Membranes protect the brain and spinal column from harmful particles that might be circulating in the blood. How does the fungus get past the blood–brain barrier?
The fungi were inoculated adjacent to this barrier but it is still a bit of a mystery how they were able to translocate from outside the membranes into and beyond the membranes.
There are a couple of theories. One is that the fungi begin to multiply in a secluded space, then they kind of eat their way through the membranes. Another hypothesis is: Could the inoculation have nicked the membrane and provided a microscopic mode of access? Practitioners who perform these procedures say this happens very rarely, but it remains to be seen.
People who die of the infection will receive postmortem examinations—autopsies. Careful study will help us understand what happened in this circumstance and how to prevent this from happening in the future.
What treatment options are available?
There are two major drugs, called amphotericin B and voriconazole. Both of those drugs are effective if we get in early. They are given intravenously initially, and then we hope we can transition to oral variations. They have substantial side effects, and we have to walk a kind of tightrope to treat the patient without damaging the kidneys or the liver.
This is all new territory for all of us, so we will learn as we go how completely we can treat these patients and how quickly or slowly it takes them to get better. We know that it is much slower than the treatment of bacterial meningitis.
Could you get fungal meningitis from an injection in locations other than adjacent to the spinal cord—the knee or shoulder, for example?

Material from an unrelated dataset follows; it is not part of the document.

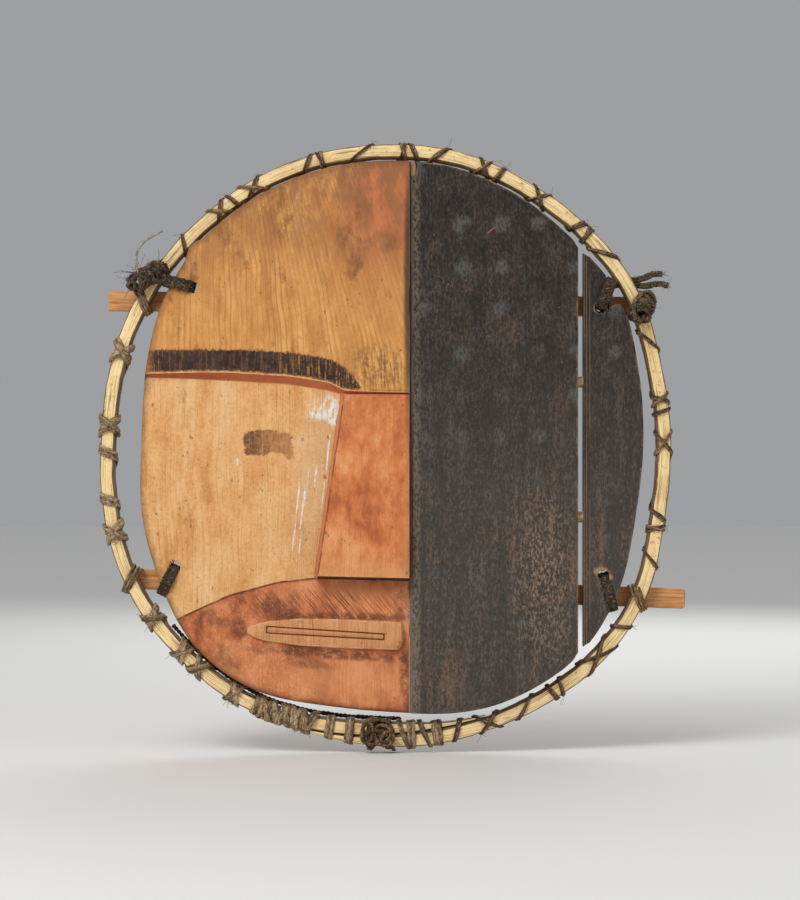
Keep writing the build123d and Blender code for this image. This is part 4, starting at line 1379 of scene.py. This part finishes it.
# Finishes
def carvedFaceFinish():
    f = Finish("ochreRubbedBoard", 0.62, 0.14)
    grain = f.mark("grain")
    x, y, z = f.split(f.place)
    metres = f.times(grain, mm)
    lineVector = f.join(metres, f.times(y, 0.3), f.times(z, 0.035))
    wideVector = f.join(metres, 0.0, f.times(z, 0.12))
    fibres = f.grainy(lineVector, 900, 3.0, 0.6)
    scratch = f.grainy(f.join(metres, 0.0, f.times(z, 0.012)), 1500, 2.0, 0.5)
    cloud = f.grainy(f.place, 14, 4.0, 0.6)
    blotch = f.grainy(f.stretch(f.place, (1, 1, 0.55)), 62, 5.0, 0.68)
    mottle = f.grainy(wideVector, 60, 4.0, 0.65)
    speckle = f.grainy(f.place, 520, 3.0, 0.7)
    # growth rings: a thin dark late line at the end of each
    drift = f.times(f.grainy(f.place, 11, 3.0, 0.5), 3.2)
    ring = f.work("FRACT", f.timesAdd(grain, 1 / carving["ringWide"], drift))
    late = f.times(f.between(ring, 0.50, 0.94), f.between(ring, 1.0, 0.95))
    late = f.times(late, f.timesAdd(f.between(f.grainy(wideVector, 30, 3.0), 0.35, 0.62), 0.75, 0.2))
    wood = f.ramp(f.timesAdd(blotch, 0.5, f.times(mottle, 0.5)),
                  [(0.34, (0.44, 0.175, 0.045)), (0.47, (0.62, 0.285, 0.080)), (0.56, (0.73, 0.37, 0.115)),
                   (0.68, (0.80, 0.45, 0.165))])
    wood = f.blend(f.times(late, 0.62), wood, (0.38, 0.14, 0.034))
    wood = f.blend(f.times(f.between(cloud, 0.45, 0.66), 0.6), wood, (0.56, 0.25, 0.07))
    cheekAmount = f.times(f.between(f.mark("aboveFoot"), 0.4, -0.6),
                          f.between(f.mark("besideNose"), 0.0, -3.0))
    cheek = f.ramp(f.timesAdd(blotch, 0.6, f.times(mottle, 0.4)),
                   [(0.32, (0.58, 0.245, 0.075)), (0.46, (0.72, 0.37, 0.135)), (0.56, (0.79, 0.455, 0.20)),
                    (0.70, (0.84, 0.54, 0.28))])
    cheek = f.blend(f.times(late, 0.20), cheek, (0.52, 0.23, 0.075))
    pinks = f.times(f.between(f.grainy(f.place, 28, 4.0, 0.6), 0.5, 0.68), 0.35)
    cheek = f.blend(pinks, cheek, (0.74, 0.335, 0.135))
    f.base = f.blend(f.times(cheekAmount, 0.92), wood, cheek)
    # orange-red ground on the brow's bevel, the nose and the muzzle
    redWorn = f.ramp(blotch, [(0.36, (0.42, 0.115, 0.042)), (0.47, (0.60, 0.185, 0.062)),
                              (0.56, (0.68, 0.245, 0.088)), (0.70, (0.76, 0.35, 0.15))])
    muzzleShade = f.ramp(f.timesAdd(blotch, 0.60, f.times(f.grainy(f.place, 24, 5.0, 0.62), 0.45)),
                         [(0.40, (0.20, 0.052, 0.027)), (0.47, (0.39, 0.105, 0.042)),
                          (0.53, (0.54, 0.165, 0.060)), (0.62, (0.70, 0.285, 0.12))])
    bevel = f.times(f.between(f.mark("aboveFoot"), -1.2, -0.2), f.between(f.mark("aboveBrow"), 0.35, -0.25))
    onNose = f.times(f.between(f.mark("besideNose"), -3.2, -2.4), f.between(f.mark("aboveFoot"), 0.5, -0.5))
    onNose = f.times(onNose, f.between(f.mark("aboveMuzzle"), -0.5, 0.4))
    onMuzzle = f.between(f.mark("aboveMuzzle"), 0.4, -0.4)
    nosePaint = f.blend(f.times(f.between(z, hoopMiddleUp - 0.080, hoopMiddleUp - 0.112), 0.8), redWorn,
                        (0.70, 0.335, 0.14))
    seamSide = f.times(f.between(x, 0.009, 0.0175), f.timesAdd(blotch, 1.1, -0.15))
    nosePaint = f.blend(f.times(seamSide, 0.45), nosePaint, (0.36, 0.12, 0.055))
    f.over(f.blend(f.between(cloud, 0.4, 0.6), (0.54, 0.155, 0.062), (0.40, 0.10, 0.043)), bevel)
    f.over(nosePaint, onNose)
    noseSide = f.times(onNose, f.between(f.mark("besideNose"), 0.1, -0.3))
    f.over((0.62, 0.19, 0.075), noseSide)
    redNearTop = f.patch((0.002, 0.192), (0.036, 0.054), 1.1, -22, 1.1, 34)
    f.over(f.blend(f.between(blotch, 0.42, 0.62), (0.56, 0.17, 0.07), (0.30, 0.09, 0.045)), redNearTop,
           0.85)
    f.over(muzzleShade, onMuzzle)
    topBright = f.times(onMuzzle, f.patch((-0.035, -0.122), (0.060, 0.011), 1.2, -3, 0.9, 40))
    f.over((0.72, 0.265, 0.105), topBright, 0.55)
    lowBright = f.times(onMuzzle, f.patch((-0.030, -0.190), (0.080, 0.016), 1.4, -4, 1.2, 45))
    f.over((0.72, 0.31, 0.13), lowBright, 0.55)
    # lips left almost bare
    inLips = f.between(f.mark("inLips"), -0.7, 0.1)
    lipWood = f.ramp(f.timesAdd(scratch, 0.6, f.times(blotch, 0.4)),
                     [(0.36, (0.40, 0.15, 0.062)), (0.50, (0.62, 0.285, 0.115)),
                      (0.66, (0.74, 0.42, 0.20))])
    f.over(lipWood, inLips)
    f.over((0.60, 0.22, 0.09), f.between(f.mark("inMouth"), 0.6, 1.4), 0.6)
    f.over((0.10, 0.038, 0.02), f.near(f.mark("inMouth"), 0.0, 0.80, 0.15), 0.92)
    lipGlint = f.near(f.mark("inLips"), 0.2, 0.8, 0.1)
    f.over((0.80, 0.52, 0.30), lipGlint, f.between(f.grainy(f.place, 120), 0.42, 0.58), 0.55)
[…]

We know that some of these steroid vials were injected into the knees and shoulders and other joints for people who had painful inflammation in those joints. We anticipate that in the course of this outbreak we will discover people who developed infections in those joints. But those infections would not then cause meningitis.
How could the fungus have contaminated the medication?
All pharmaceutical manufacturers should adhere to good manufacturing practices and guidelines. We don't know what went wrong, but certainly some of those practices were likely not adhered to and that opened the door for contamination. We'll have to wait and see what the investigation tells us.
Are epidural steroid injections safe from other facilities?
Yes. Steroid preparations from other manufacturers are safe, and they can continue to be used. If you received an injection from one of those, you need not worry.
Do you think this outbreak should prompt a change in how compounding facilities are overseen?
I think these compounding pharmacies have fallen into a gap within our regulatory framework. I daresay we will see congressional hearings that address that. My own thought is that the Food and Drug Administration needs to be given explicit authority, and it needs to be given the appropriate resources so it can do the job. I think the whole role of these compounding facilities in our society and our medical care system will come under close examination.
How much longer will this outbreak last? When do we know it has run its course?
Sadly, we will see more cases. The incubation interval—the interval between the exposure, the inoculation and the onset of symptoms—can be quite prolonged. We initially thought it might extend as long as a month. But just recently it has been suggested that it can go beyond that—two months, maybe even three months. As the outbreak evolves and we gather new information, we'll get a better idea, but for the next several weeks we will continue to see, unfortunately, new patients identified and needing therapy.